Quoting PanAm Post editor-in-chief and anti-Maduro journalist Orlando Avendaño, who originally broke the story, Popular Will representatives splurged humanitarian funds on self-indulgence.
“About a thousand dollars in drinks and meals. Clothing expenses in very expensive stores in Bogotá and in Cúcuta. Vehicle rental reports and hotel payments at surcharge. Silver flowing. A lot of money”
By mid-May, looking to keep their freewheeling lifestyle afloat Barrera and Rojas attempted to host a fraudulent charity dinner at an upscale restaurant in Bogotá to raise money for the Venezuelan defector soldiers and their families. They even created a fake email account for Humberto Calderon Berti, Juan Guaido’s “ambassador” to Columbia and sent invitations to foreign embassies and staff. Another complete fraud, but this time it was thwarted when Berti’s office caught wind of the event and made it clear to potential attendees that they were not behind the event. As a result, the phony charity dinner was cancelled.
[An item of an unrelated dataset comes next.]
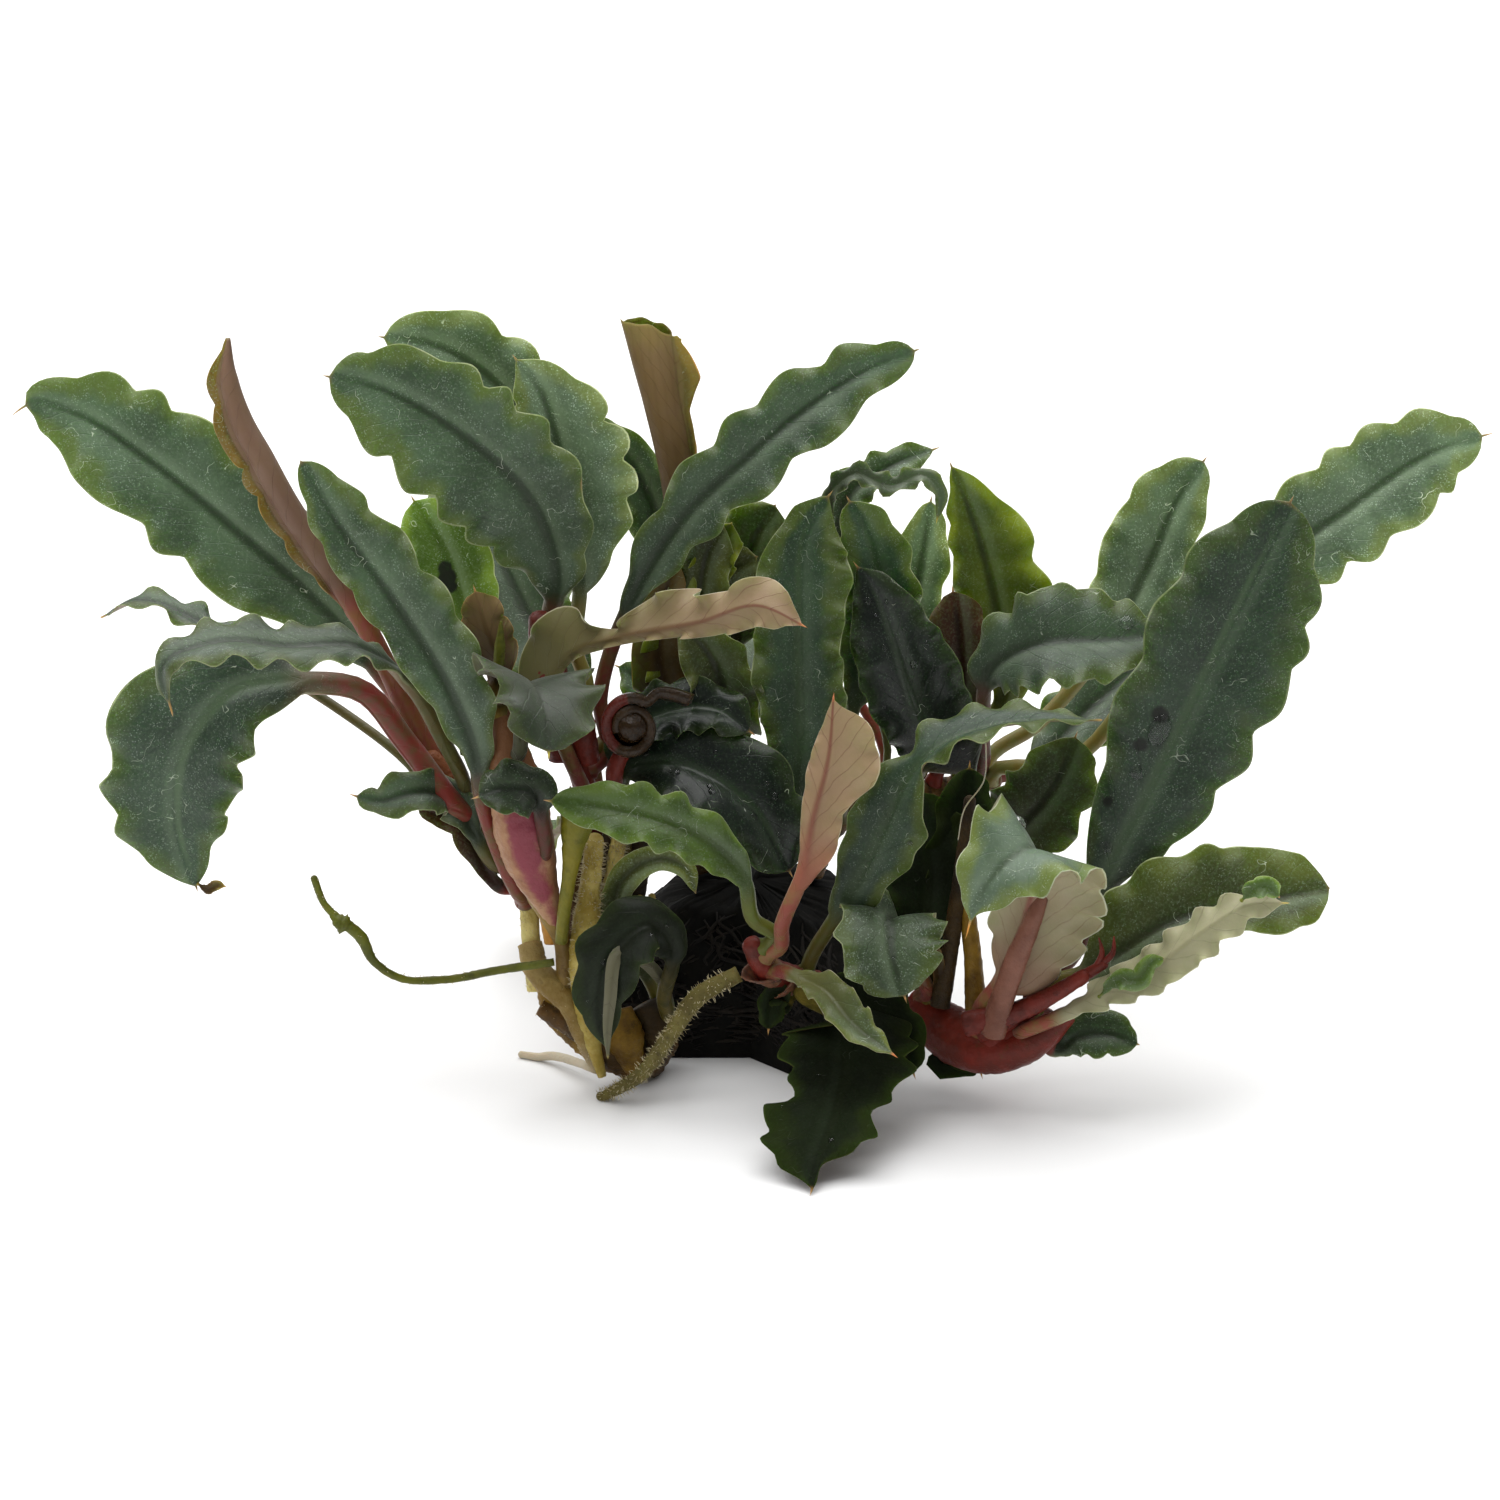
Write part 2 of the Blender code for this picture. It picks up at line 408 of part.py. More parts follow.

Word had spread throughout the Columbian government of the frauds being committed by the Popular Will representatives and Barrera and Rojas were quietly stripped of their positions.
Although “interim president” was well aware of the hedonistic debauchery going on under the Popular Will flag in Columbia, Guaido continued to stand in solidarity with his representatives throughout the period in question. Yet, only now as the scandal threatens to spill into the public space Guaido and his “ambassador” are taking to social media calling for "transparency" in a desperate attempt to control the narrative. Taking to Twitter Guaido and Berti actually admitted to they had been aware of the scandal for months and had ordered an investigation into the matter thanks to Columbian intelligence they had received.
The scandal goes even deeper as PanAm Post is reporting that the food aid being stored in Cucuta is rotting away and that it’s likely that the food will be burned in order to cover-up the fact and create a separate scandal. Grayzone reporter, Dan Cohen, relates that rather than burning the food, the aid could have been used to feed the scores of desperate Venezuelans already in Cucuta and on the Columbian side of the border.
After breaking the story on the Popular Will scandal, Avendaño, the PanAm Post editor, is coming under heavy fire for exposing Guaido and his corrupt cohorts.
“It has cost me, it has deeply hurt me, to publish something that, I knew, would have immense consequences. But I would never have forgiven myself that I had known that some traded in the misery of others, and not published it.”
This scandal exposes the ploy to use humanitarian aid as a political tool in an international regime change operation. From the actions of the Popular Will officials it’s plain to see that they care nothing for humanitarian causes and removing Maduro for their foreign financial backers is their only concern, aside from lining their own pockets. If the coup were to have been successful, rest assured we would have seen rampant corruption on a grand scale. Guaido and his ilk or not revolutionaries, they're manufactured cut outs.
After the spectacular failed coup attempt by Guaido and his supporters, it appears that the CANVAS trained, self-proclaimed interim president and western pawn’s days are numbered. The Popular Will’s shelf life mirrors the rotting humanitarian food aid sitting idle at the border. Guaido and his party will likely continue to sour in the eyes of their western backers and their “popular” support will likely disintegrate simultaneously.